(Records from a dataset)
* Start *

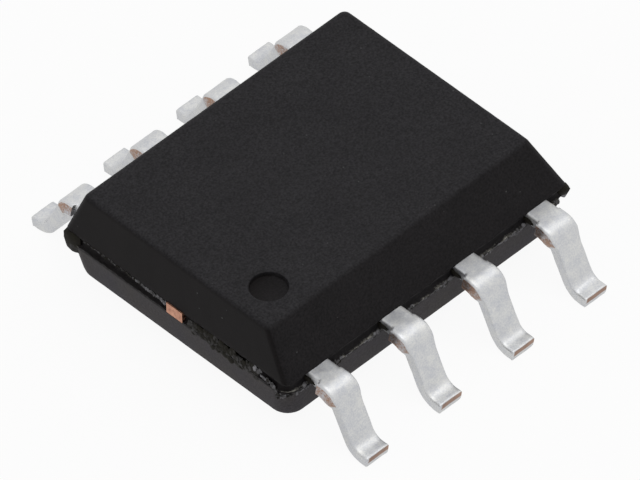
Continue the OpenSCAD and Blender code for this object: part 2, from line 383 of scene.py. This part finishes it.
def rounded_outline(ranges, radius):
    """Points of a rectangle with round corners, anticlockwise, equally many for every size."""
    (x0, x1), (y0, y1) = ranges
    centres = [(x1 - radius, y0 + radius), (x1 - radius, y1 - radius),
               (x0 + radius, y1 - radius), (x0 + radius, y0 + radius)]
    corners = [[Vector((x + radius * math.cos(a), y + radius * math.sin(a)))
                for a in (math.pi / 2 * (k - 1 + s / corner_steps) for s in range(corner_steps + 1))]
               for k, (x, y) in enumerate(centres)]
    points = []
    for k, corner in enumerate(corners):
        steps = cross_steps if k % 2 == 0 else long_steps
        following = corners[(k + 1) % 4][0]
        points += corner + [corner[-1].lerp(following, s / steps) for s in range(1, steps)]
    return points


def upper_ranges(z):
    """Range along X and along Y of the upper half at a height."""
    rise = z - lead_top
    return ((-body_x + rise * math.tan(gate_slope), body_x - rise * math.tan(end_slope)),
            (-body_y + rise * math.tan(near_slope), body_y - rise * math.tan(far_slope)))


def lower_ranges(z):
    """Range along X and along Y of the lower half at a height."""
    inset = (lead_low - z) * math.tan(lower_slope)
    return (-body_x + inset, body_x - inset), (-body_y + inset, body_y - inset)


def shrink(ranges, inset):
    """Both ranges drawn in by a distance."""
    return tuple((low + inset, high - inset) for low, high in ranges)

# %% Levels of the body, from the underside up
foot_edge_r = 0.03 * mm
top_edge_r = 0.05 * mm
edge_angles = [math.radians(a) for a in (0, 22.5, 45, 67.5, 90)]
strip_r = 0.12 * mm
strip_ranges = ((-body_x, flash_x), (-body_y, body_y))
side_top = body_top - top_edge_r
lower_shares = (0.15, 0.4, 0.65, 0.8, 0.86, 0.89, 0.92, 0.95, 0.98)
upper_shares = (0.04, 0.1, 0.3, 0.5, 0.7, 0.85, 0.95)
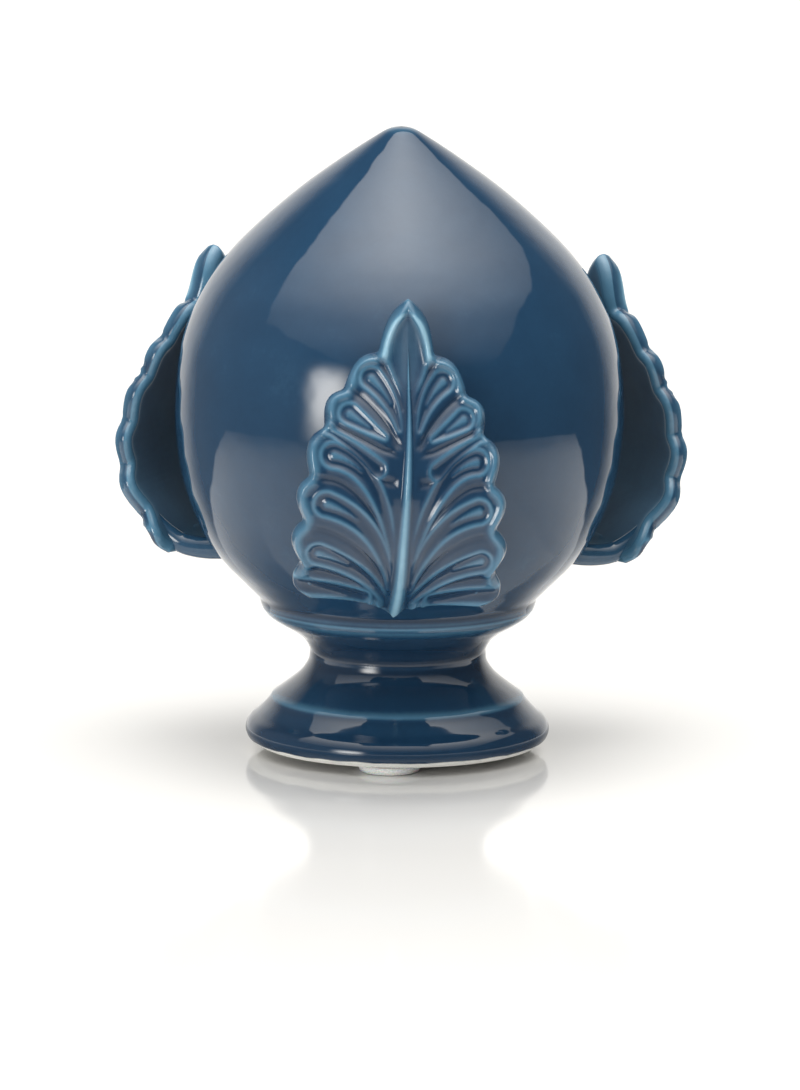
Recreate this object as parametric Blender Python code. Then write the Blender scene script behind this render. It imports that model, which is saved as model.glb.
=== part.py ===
"""A glazed porcelain bud finial: a pointed bud on a waisted foot, with three carved leaves standing off it.

The origin is on the axis, at the middle of the underside. +Z is up and the front leaf faces -Y.
Every length below is in millimetres; heights are above the table that the finial stands on.
"""

import functools
import math

import bmesh
import bpy
import numpy as np
from mathutils import Matrix, Vector

MM = 0.001

# Heights of the underside: the foot ring stands on the pads, and the disc inside it is a little higher.
RING_HEIGHT = 1.9
DISC_HEIGHT = 2.5
DISC_RADIUS = 13.0
RING_INNER_RADIUS = 13.6

# The turned outline, as (radius, height) stations, in four stretches from the top down.
BUD = (
    (0.0, 129.2), (2.4, 128.75), (5.2, 127.2), (12.0, 122.7), (20.7, 116.3), (29.3, 108.8), (35.6, 102.2),
    (40.4, 95.1), (44.5, 84.8), (45.9, 71.6), (45.1, 60.7), (43.2, 53.0), (39.9, 45.3), (36.0, 39.9),
    (32.0, 35.8), (28.9, 32.7),
)
COLLAR = ((28.9, 32.7), (28.5, 32.1), (28.2, 31.0), (27.9, 30.1))
NECK = (
    (27.9, 30.1), (26.9, 28.8), (25.1, 27.5), (22.3, 25.9), (19.7, 24.0), (18.25, 21.8), (18.1, 20.3),
    (18.5, 18.5), (20.2, 16.1), (23.2, 13.6), (25.8, 11.7),
)
FOOT_EDGE = ((25.8, 11.7), (26.8, 10.3), (28.7, 8.3), (30.5, 6.7), (31.2, 4.9), (30.7, 3.2), (29.6, 2.4))
OUTLINE_STRETCHES = (BUD, COLLAR, NECK, FOOT_EDGE)
RIM_RADIUS = 28.9
TURNED_SIDES = 42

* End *

Taking the material above, extract exactly and only the lines from the line with "Recreate this object" to the line with "RING_INNER_RADIUS = 13.6", inclusive of both.

## Task result
Recreate this object as parametric Blender Python code. Then write the Blender scene script behind this render. It imports that model, which is saved as model.glb.
=== part.py ===
"""A glazed porcelain bud finial: a pointed bud on a waisted foot, with three carved leaves standing off it.

The origin is on the axis, at the middle of the underside. +Z is up and the front leaf faces -Y.
Every length below is in millimetres; heights are above the table that the finial stands on.
"""

import functools
import math

import bmesh
import bpy
import numpy as np
from mathutils import Matrix, Vector

MM = 0.001

# Heights of the underside: the foot ring stands on the pads, and the disc inside it is a little higher.
RING_HEIGHT = 1.9
DISC_HEIGHT = 2.5
DISC_RADIUS = 13.0
RING_INNER_RADIUS = 13.6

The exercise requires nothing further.